─── Provided data

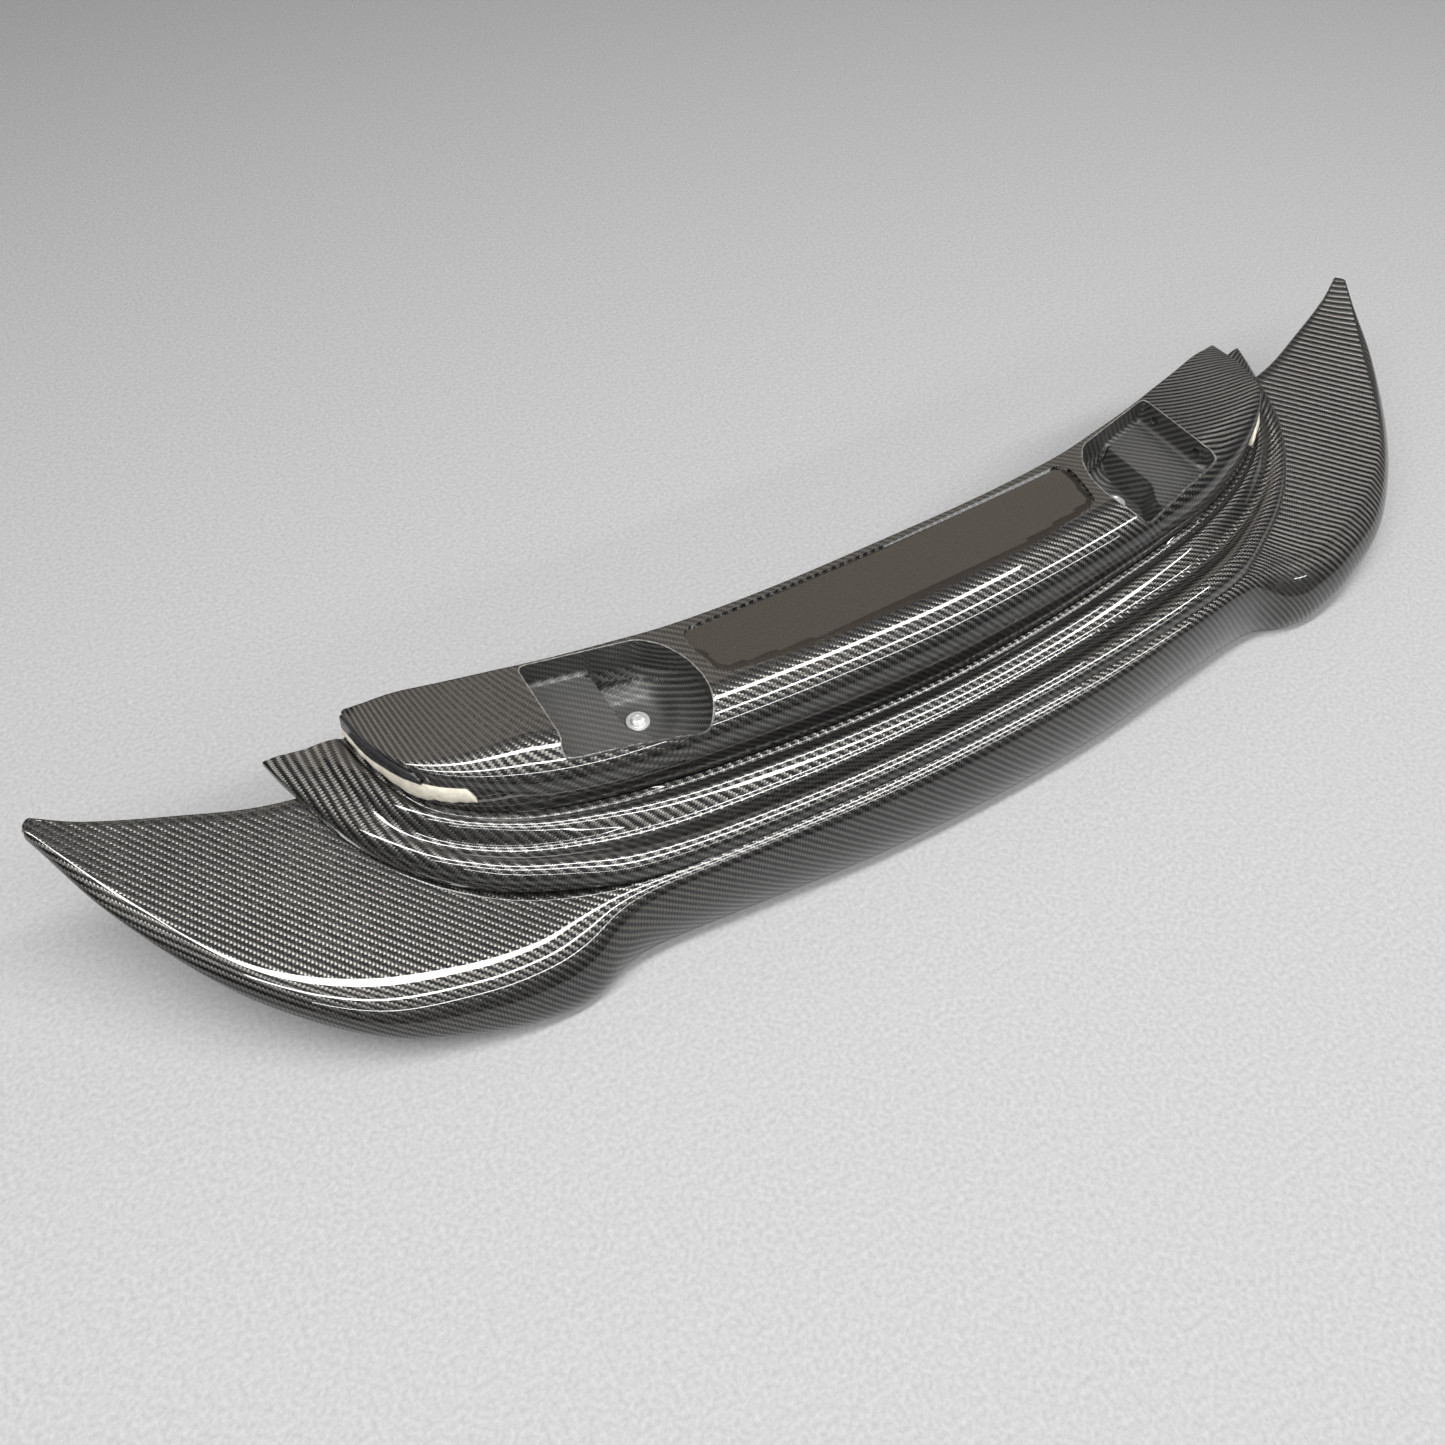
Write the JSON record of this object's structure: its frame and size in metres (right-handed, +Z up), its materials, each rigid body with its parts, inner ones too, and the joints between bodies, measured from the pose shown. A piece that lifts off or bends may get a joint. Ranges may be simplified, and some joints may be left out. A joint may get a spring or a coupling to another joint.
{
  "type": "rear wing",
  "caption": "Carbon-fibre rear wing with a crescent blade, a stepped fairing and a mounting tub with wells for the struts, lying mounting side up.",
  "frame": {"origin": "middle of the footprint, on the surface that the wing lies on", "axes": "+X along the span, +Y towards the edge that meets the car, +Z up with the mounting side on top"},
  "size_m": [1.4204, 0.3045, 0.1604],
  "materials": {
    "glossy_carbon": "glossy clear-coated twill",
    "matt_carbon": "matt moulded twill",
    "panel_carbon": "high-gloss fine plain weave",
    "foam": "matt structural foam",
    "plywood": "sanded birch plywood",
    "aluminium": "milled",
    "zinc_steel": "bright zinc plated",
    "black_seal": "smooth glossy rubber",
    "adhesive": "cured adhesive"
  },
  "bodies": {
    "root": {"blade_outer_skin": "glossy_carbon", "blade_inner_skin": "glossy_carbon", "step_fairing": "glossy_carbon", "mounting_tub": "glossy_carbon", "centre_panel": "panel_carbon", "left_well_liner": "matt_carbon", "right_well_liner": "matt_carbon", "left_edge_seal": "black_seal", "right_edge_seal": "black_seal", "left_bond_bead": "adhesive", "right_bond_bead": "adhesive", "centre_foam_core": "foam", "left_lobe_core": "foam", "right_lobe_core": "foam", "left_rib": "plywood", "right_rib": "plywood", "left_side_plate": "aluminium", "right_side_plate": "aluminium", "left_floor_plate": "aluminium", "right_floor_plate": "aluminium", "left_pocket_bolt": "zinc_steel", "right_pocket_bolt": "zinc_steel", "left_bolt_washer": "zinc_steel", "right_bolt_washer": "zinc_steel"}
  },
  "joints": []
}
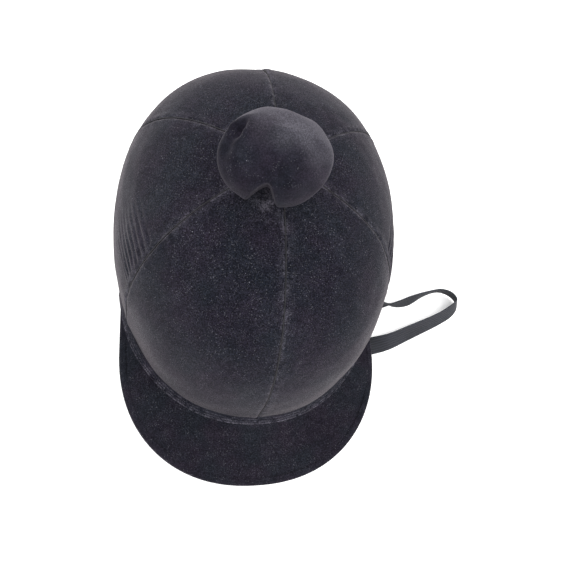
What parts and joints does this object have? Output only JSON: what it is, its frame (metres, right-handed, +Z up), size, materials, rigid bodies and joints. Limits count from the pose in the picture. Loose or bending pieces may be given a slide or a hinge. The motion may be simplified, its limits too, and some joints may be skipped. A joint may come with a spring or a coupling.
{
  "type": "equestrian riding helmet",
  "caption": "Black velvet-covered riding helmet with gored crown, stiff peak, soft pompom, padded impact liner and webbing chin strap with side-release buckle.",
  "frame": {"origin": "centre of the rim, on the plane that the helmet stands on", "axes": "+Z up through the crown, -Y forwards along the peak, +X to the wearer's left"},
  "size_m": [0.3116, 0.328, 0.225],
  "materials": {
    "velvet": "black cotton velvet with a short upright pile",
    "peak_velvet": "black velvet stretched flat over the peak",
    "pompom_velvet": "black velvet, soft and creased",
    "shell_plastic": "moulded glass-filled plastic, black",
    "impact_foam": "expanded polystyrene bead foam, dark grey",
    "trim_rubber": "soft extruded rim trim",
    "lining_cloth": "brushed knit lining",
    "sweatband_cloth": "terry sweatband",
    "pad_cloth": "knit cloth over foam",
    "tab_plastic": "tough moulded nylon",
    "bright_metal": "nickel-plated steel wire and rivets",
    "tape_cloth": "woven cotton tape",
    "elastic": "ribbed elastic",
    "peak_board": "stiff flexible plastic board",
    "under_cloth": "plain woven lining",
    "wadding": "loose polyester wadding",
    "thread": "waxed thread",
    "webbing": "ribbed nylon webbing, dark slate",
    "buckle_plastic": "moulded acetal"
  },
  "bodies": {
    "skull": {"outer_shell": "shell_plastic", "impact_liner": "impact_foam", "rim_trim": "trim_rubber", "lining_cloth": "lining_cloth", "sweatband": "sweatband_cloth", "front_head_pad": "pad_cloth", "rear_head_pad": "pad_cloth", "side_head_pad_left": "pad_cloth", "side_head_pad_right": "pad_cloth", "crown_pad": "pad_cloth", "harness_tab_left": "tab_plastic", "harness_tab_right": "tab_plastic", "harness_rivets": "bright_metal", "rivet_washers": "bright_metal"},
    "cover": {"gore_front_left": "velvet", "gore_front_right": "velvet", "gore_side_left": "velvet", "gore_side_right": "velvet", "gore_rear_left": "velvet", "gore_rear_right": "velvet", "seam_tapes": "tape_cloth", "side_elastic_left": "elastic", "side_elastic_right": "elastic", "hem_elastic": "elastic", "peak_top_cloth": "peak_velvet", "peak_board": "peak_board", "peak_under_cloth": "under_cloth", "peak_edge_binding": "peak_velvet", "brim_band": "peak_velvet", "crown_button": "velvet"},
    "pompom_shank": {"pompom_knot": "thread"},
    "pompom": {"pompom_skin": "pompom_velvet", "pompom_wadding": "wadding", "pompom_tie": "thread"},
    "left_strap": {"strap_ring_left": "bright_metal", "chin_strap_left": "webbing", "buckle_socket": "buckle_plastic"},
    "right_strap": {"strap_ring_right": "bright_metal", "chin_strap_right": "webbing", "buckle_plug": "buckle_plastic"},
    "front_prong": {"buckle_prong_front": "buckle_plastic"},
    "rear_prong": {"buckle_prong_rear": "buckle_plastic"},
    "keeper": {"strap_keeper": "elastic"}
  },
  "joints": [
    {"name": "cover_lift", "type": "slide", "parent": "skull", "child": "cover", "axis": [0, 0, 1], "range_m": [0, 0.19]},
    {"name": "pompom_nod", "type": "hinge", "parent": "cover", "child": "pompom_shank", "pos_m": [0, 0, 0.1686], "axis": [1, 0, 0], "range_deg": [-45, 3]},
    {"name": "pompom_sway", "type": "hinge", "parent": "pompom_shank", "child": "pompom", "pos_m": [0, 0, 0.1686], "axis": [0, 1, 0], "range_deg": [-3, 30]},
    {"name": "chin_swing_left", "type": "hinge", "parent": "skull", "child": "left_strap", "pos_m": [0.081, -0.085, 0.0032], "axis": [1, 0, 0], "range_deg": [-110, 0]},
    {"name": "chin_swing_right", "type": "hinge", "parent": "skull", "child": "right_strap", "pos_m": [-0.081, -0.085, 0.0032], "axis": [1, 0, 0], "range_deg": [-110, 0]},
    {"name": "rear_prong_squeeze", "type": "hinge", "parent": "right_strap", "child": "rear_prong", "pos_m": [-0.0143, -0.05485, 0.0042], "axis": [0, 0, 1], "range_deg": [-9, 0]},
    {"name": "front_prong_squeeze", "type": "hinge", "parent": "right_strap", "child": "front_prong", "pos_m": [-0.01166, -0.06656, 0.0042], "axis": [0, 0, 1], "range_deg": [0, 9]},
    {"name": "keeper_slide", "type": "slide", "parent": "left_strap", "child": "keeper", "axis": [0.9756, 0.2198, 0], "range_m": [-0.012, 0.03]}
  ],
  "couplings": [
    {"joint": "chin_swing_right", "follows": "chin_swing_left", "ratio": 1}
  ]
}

──────
─── Provided data

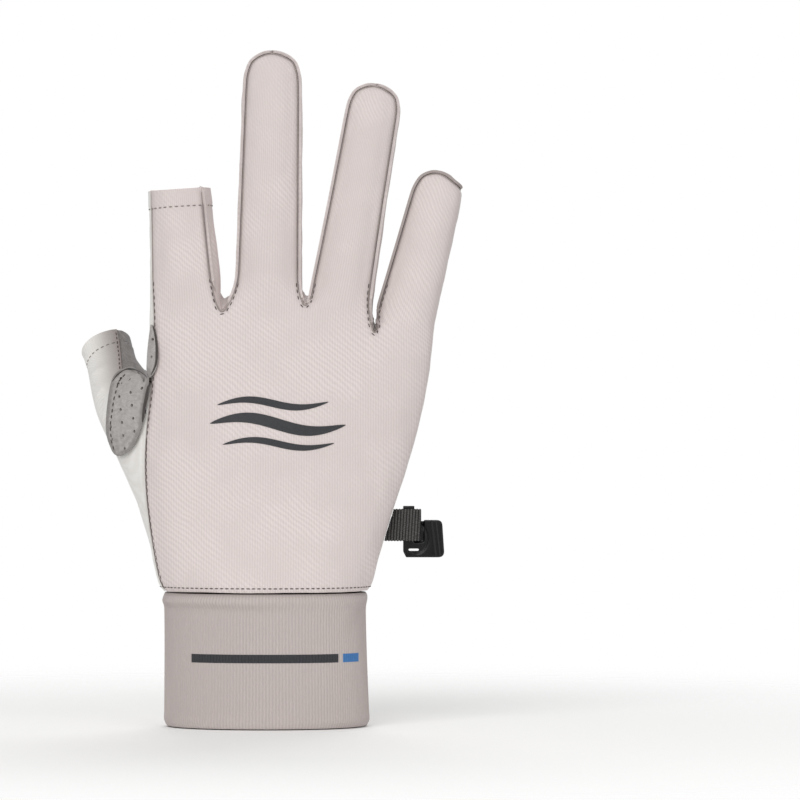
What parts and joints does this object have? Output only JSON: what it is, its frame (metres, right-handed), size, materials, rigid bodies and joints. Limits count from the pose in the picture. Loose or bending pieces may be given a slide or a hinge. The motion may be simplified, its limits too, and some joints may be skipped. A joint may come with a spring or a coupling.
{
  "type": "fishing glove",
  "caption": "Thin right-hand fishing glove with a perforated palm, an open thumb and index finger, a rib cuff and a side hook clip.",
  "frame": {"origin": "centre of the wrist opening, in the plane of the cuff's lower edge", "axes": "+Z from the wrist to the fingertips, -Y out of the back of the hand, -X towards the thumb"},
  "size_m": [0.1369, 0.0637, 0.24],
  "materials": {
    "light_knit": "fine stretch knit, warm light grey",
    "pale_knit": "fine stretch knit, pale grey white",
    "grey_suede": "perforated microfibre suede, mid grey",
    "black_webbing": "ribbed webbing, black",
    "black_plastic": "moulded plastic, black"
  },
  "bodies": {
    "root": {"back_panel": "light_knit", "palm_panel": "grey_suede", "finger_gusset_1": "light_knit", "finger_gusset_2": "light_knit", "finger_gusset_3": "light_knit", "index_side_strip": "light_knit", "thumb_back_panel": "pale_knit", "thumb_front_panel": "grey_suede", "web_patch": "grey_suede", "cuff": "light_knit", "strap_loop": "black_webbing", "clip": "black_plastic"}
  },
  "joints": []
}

──────
─── Provided data

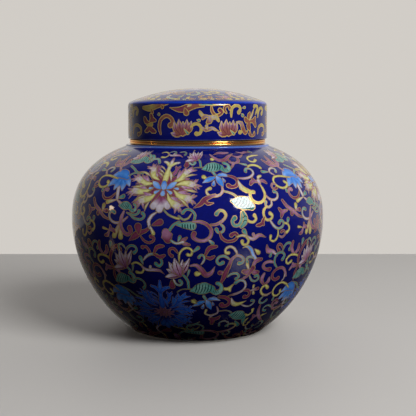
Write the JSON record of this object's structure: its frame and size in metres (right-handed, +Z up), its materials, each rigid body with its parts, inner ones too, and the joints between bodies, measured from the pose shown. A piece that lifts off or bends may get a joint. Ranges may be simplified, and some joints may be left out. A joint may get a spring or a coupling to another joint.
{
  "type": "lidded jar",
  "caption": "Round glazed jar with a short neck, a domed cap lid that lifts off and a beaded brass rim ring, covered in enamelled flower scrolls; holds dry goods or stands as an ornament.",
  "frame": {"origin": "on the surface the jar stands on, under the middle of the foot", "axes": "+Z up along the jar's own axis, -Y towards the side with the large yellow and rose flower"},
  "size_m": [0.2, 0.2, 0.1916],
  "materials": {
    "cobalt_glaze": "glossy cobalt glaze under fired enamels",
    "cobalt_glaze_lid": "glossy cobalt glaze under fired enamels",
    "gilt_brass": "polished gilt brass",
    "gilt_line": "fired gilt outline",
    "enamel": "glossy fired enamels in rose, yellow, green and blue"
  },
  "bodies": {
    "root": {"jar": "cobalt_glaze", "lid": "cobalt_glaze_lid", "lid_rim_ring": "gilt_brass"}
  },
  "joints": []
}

──────

* Stated exercise
Which lines above contain the word "object"? Copy each of them.

* Full answer
Write the JSON record of this object's structure: its frame and size in metres (right-handed, +Z up), its materials, each rigid body with its parts, inner ones too, and the joints between bodies, measured from the pose shown. A piece that lifts off or bends may get a joint. Ranges may be simplified, and some joints may be left out. A joint may get a spring or a coupling to another joint.
What parts and joints does this object have? Output only JSON: what it is, its frame (metres, right-handed, +Z up), size, materials, rigid bodies and joints. Limits count from the pose in the picture. Loose or bending pieces may be given a slide or a hinge. The motion may be simplified, its limits too, and some joints may be skipped. A joint may come with a spring or a coupling.
What parts and joints does this object have? Output only JSON: what it is, its frame (metres, right-handed), size, materials, rigid bodies and joints. Limits count from the pose in the picture. Loose or bending pieces may be given a slide or a hinge. The motion may be simplified, its limits too, and some joints may be skipped. A joint may come with a spring or a coupling.
Write the JSON record of this object's structure: its frame and size in metres (right-handed, +Z up), its materials, each rigid body with its parts, inner ones too, and the joints between bodies, measured from the pose shown. A piece that lifts off or bends may get a joint. Ranges may be simplified, and some joints may be left out. A joint may get a spring or a coupling to another joint.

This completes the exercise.